Thursday 3 October 2019 / 12:10 PM Jack Dromey / Work and Pensions

1950s women were let down by government pension changes – Jack Dromey responds

Commenting on the High Court decision on 1950s women affected by the raising of the state pension age, Jack Dromey MP, Shadow Pensions Minister, said:

“The 1950s women helped build Britain and were let down by the government’s pension changes. They will understandably be very disappointed by today’s finding.

“Labour has already made commitments to support women affected, including by extending Pension Credit to hundreds of thousands of the most vulnerable women. We will consult further with the 1950s women affected as to what future support we can put in place once in government to help ensure that all these women have security and dignity in older age.”

The application to the court raised matters arising from the government policy of equalisation of the pension ages and its impact on women born in the 1950s, including the taper mechanism used to raise the State Pension Age, in combination with a failure to properly inform women of the changes.

Michael Mansfield QC, representing the women affected, said:

“They have pushed women who were already disadvantaged into the lowest class you can imagine.

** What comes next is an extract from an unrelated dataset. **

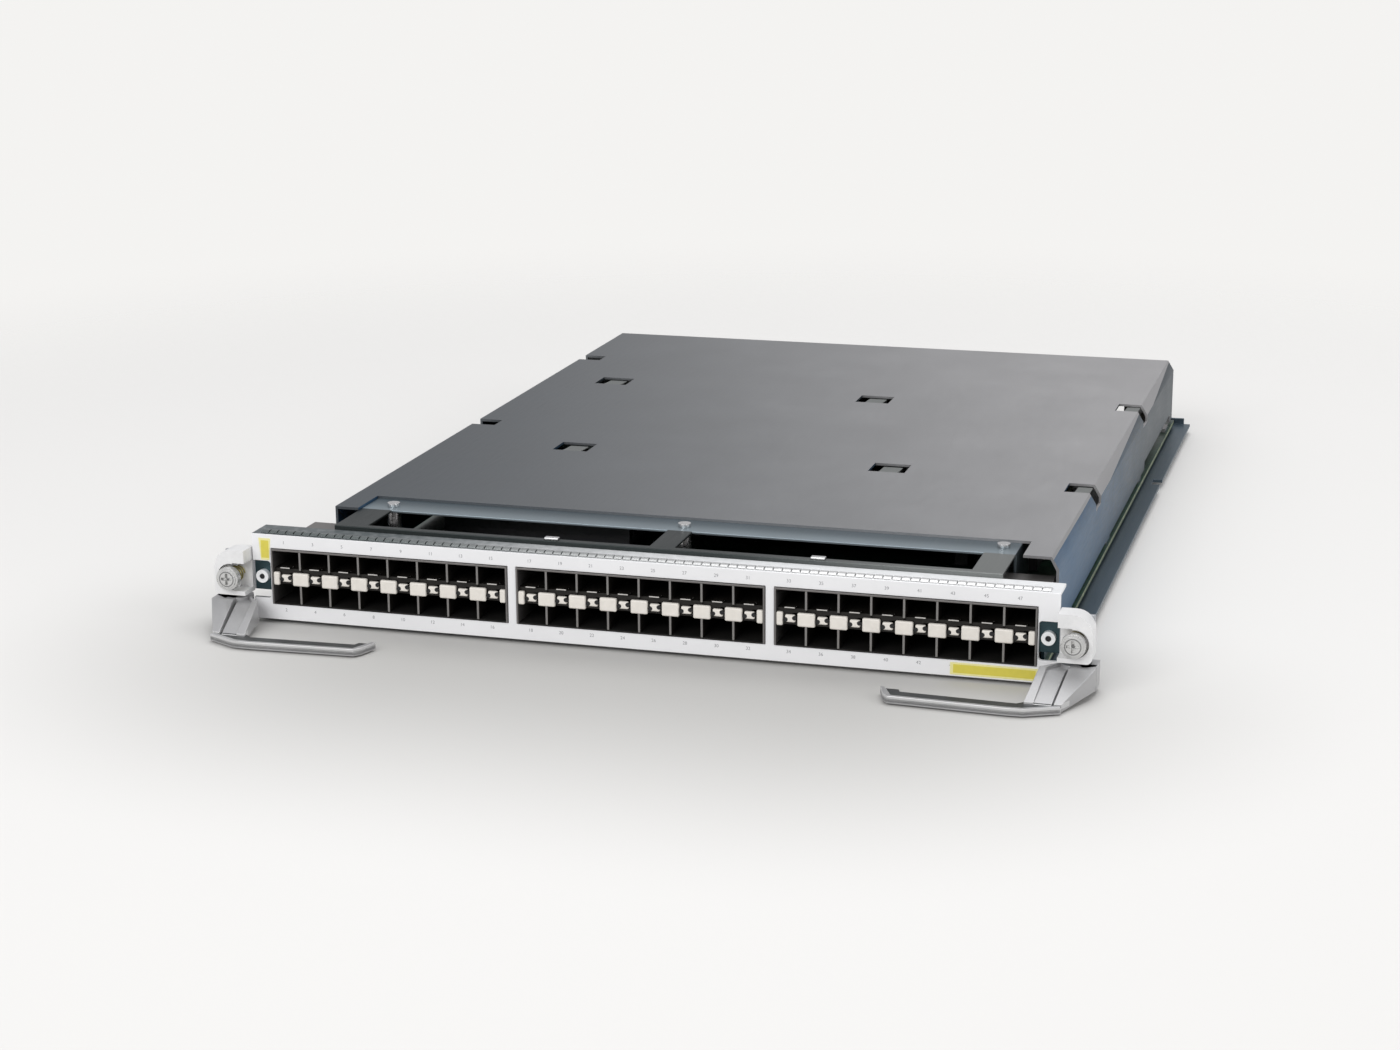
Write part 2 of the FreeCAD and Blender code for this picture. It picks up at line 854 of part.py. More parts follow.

“They’re on the brink of survival, and I’m not overstating that. This group – especially the percentage of the group affected born in 1953 onwards – are increasingly having taken away from them four to six years’ worth of state pension. We’re dealing with very serious sums: £37,000 to £47,000. I think any citizen would be concerned by that withdrawal.”

Ends

Notes to editors:

  •  The WASPI campaign was set up to campaign on the issue of State Pension age (SPA) increases affecting women born in the 1950s. The Pensions Act 1995 legislated for it to increase from 60 to 65 over the period 2010 to 2020. The Pensions Act 2011 accelerated the latter part of this increase, starting in April 2016 when it was 63, so that it would reach 65 in November 2018 and then increase to 66 by October 2020.
  • More recently, campaigners have been encouraging women who think they were not adequately informed about changes affecting them to complain to DWP’s Independent Case Examiner and then to the Parliamentary Ombudsman. However, these complaints had been put on hold, pending the outcome of the judicial review.
  • In addition to the manifesto commitment to extend Pension Credit to hundreds of thousands of the most vulnerable women, Labour is exploring options for further transitional protections, to ensure that all these women have security and dignity in older age.
  • Labour will legislate so that accrued rights to the basic state pension cannot be changed, but future benefits can.
  • The pension age is due to rise to 66 by the end of 2020. Labour rejects the Conservatives’ proposal to increase the state pension age even further. We will commission a new review of the pension age, specifically    tasked with developing a flexible retirement policy to respect both the contributions made by people, wide variations in life expectancy and the arduous conditions of some work.